In October alone, security company Trend Micro detected 35,000 Black Friday-themed scam websites. During the shopping weekend, attacks typically surge by 3000%. Don’t expect cybercriminals to go any easier on shoppers during this period.

Before venturing online with your credit card at the ready, take heed of the following tips shared by Chester Wisniewski, the Field CTO of Applied Research at security company Sophos, to ensure you’re well-equipped in safeguarding your online privacy.

  1. Use an ad blocker: not only do ads track your every movement, they’re also a source of malicious links.
  2. Use private browsing or incognito mode: enable private browsing (Firefox) or incognito mode (Chrome) to block tracking cookies and hide your footprints online.
  3. Make your browser “privacy smart”: you can use the browser extension Privacy Badger by The Electronic Frontier Foundation (EFF) designed to automatically make all the right choices around browsing.
  4. Avoid using one account on multiple services: while it’s tempting to use a single sign on, it’s better to create a new login if needed to stay private.
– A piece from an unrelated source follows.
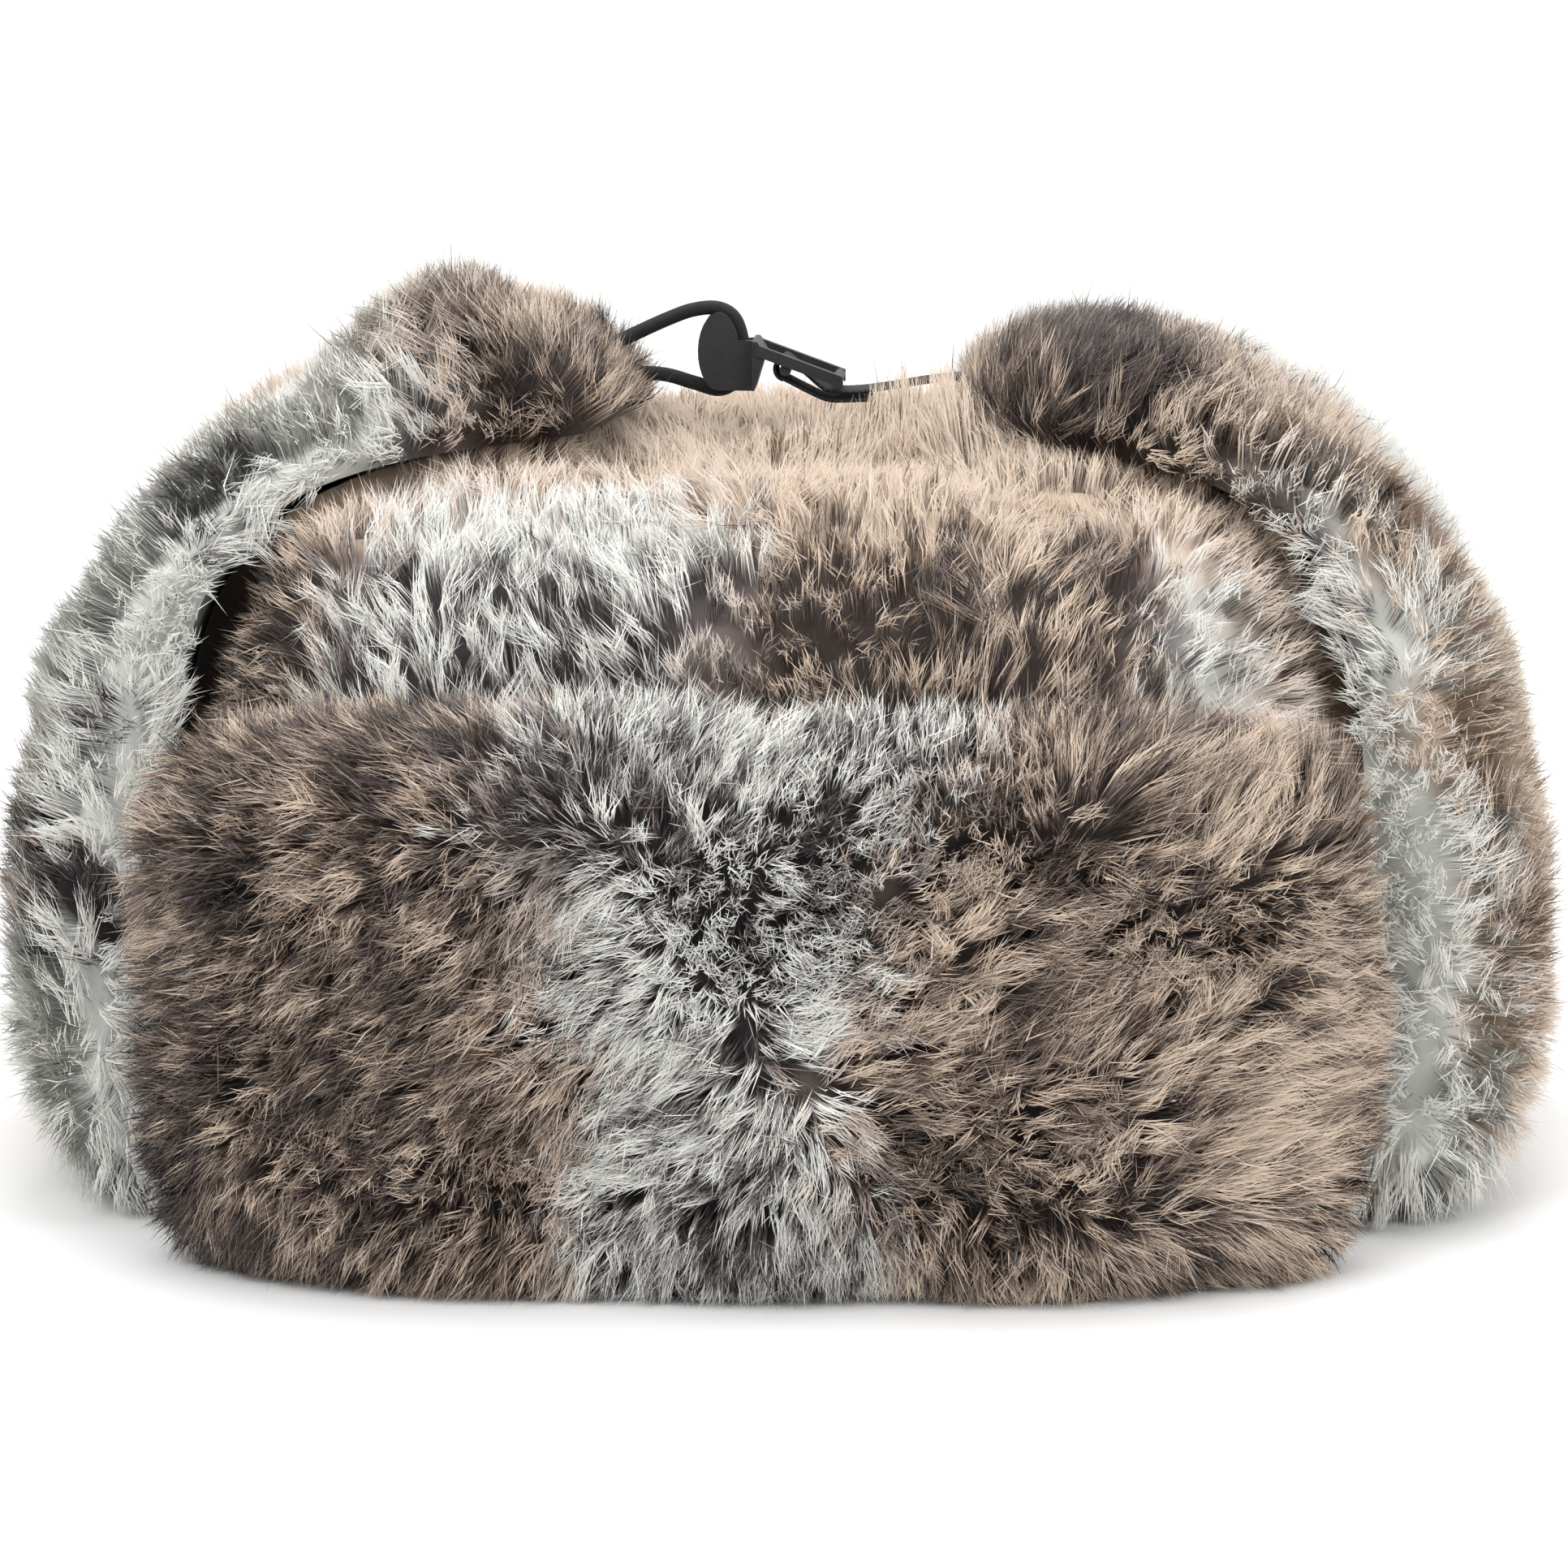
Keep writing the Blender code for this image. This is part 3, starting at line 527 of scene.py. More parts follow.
def right_ear_silver(points):
    """Brown over the crown and behind, silver low at the front edge, a blush along the tip."""
    x = points[:, 0] + 0.018 * (value_noise(points, 0.016, 41) - 0.5)
    z = points[:, 2] + 0.018 * (value_noise(points, 0.014, 42) - 0.5)
    y = points[:, 1] + 0.014 * (value_noise(points, 0.018, 44) - 0.5)
    edge = np.interp(z, (0.010, 0.038, 0.060, 0.093, 0.117, 0.127),
                     (0.117, 0.118, 0.1135, 0.107, 0.097, 0.085))
    front = smooth_step(x, 0.070, 0.084) * (1 - smooth_step(x, edge - 0.003, edge + 0.003))
    front *= (1 - smooth_step(y, -0.050, -0.036)) * (1 - smooth_step(z, 0.112, 0.124))
    rear = smooth_step(points[:, 1], 0.010, 0.040) * bands(points, 43)
    blush = 0.40 * smooth_step(points[:, 2], 0.134, 0.144) * (1 - smooth_step(x, 0.060, 0.075))
    return np.clip(front + rear + blush, 0, 1)


def right_ear_tone(points):
    """Dark hair behind the tip, paler along the flap's top and at the outer side."""
    x, z = points[:, 0], points[:, 2]
    dark = np.exp(-(((x - 0.055) / 0.014) ** 2) - ((z - 0.133) / 0.008) ** 2)
    dark += np.exp(-(((x - 0.078) / 0.012) ** 2)) * smooth_step(-points[:, 1], 0.050, 0.066)
    top = smooth_step(z - 0.9 * np.maximum(0.0, 0.060 - x), 0.128, 0.142)
    return 0.90 + 1.05 * smooth_step(x, 0.080, 0.105) + 0.70 * top - 2.40 * dark


def neck_silver(points):
    return bands(points, 53)


def neck_tone(points):
    return 0.4 * (value_noise(points, 0.03, 54) - 0.5)


def from_partings(points, partings):
    """Vectors to points from the nearest places on the parting lines, and their lengths: each
    point dropped onto each straight stretch, (p - a) less its share along (b - a) held in 0..1."""
    stretches = np.array([
        pair for line in partings for pair in zip(line, line[1:])
    ], float) / 1000
    first, along = stretches[:, 0], stretches[:, 1] - stretches[:, 0]
    away = points[:, None] - first
    share = np.clip(np.sum(away * along, axis=2) / np.sum(along**2, axis=1), 0, 1)
    away -= share[..., None] * along
    reach = np.linalg.norm(away, axis=2)
    nearest = np.argmin(reach, axis=1)
    pick = np.arange(len(points))
    return away[pick, nearest], reach[pick, nearest]


def upright_lie(z, low, high):
    """Down by a share below the low height, up by a share above the high one."""
    return smooth_step(z, *high) - 2.2 * (1 - smooth_step(z, *low))


def brow_lie(points):
    """To both sides of a long slanting parting from the top left to the bottom right, up at the
    top and down at the fold."""
    across = ((points[:, 0] + 0.025) * 0.837 + (points[:, 2] - 0.084) * 0.548) / 0.007
    side = 1.1 * np.tanh(across)
    up = upright_lie(points[:, 2], (0.004, 0.024), (0.058, 0.082))
    return np.stack([0.837 * side, 0 * side, 0.548 * side + 1.1 * up], axis=1)


def crown_lie(points):
    """Up and outwards over the brow, then back over the top."""
    front = 1 - smooth_step(points[:, 1], -0.095, -0.070)
    return np.stack([8.0 * points[:, 0] * front, 0.9 * (1 - front), 1.3 * front], axis=1)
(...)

  5. Use guest login when available: if you’re creating an account on a website you know you are never going to visit again, check if it has a guest login option.
  6. Don’t save card details: e-shops will offer to store and autofill your credit card information hoping you’ll shop with them again. Never do it unless absolutely necessary.
  7. Use temporary card numbers: many institutions now offer one-time use credit card numbers that are perfect for preventing card fraud.
  8. Use credit, not debit cards: as they offer significantly more protection against fraud and it’s easier to dispute the charge.
  9. Beware of direct messages via social media/chat apps: shop only at established sites or the ones recommended to you by your friends and family.
  10. If a deal looks like it’s too-good-to-be-true, it probably is: Assume they are scams and do not click.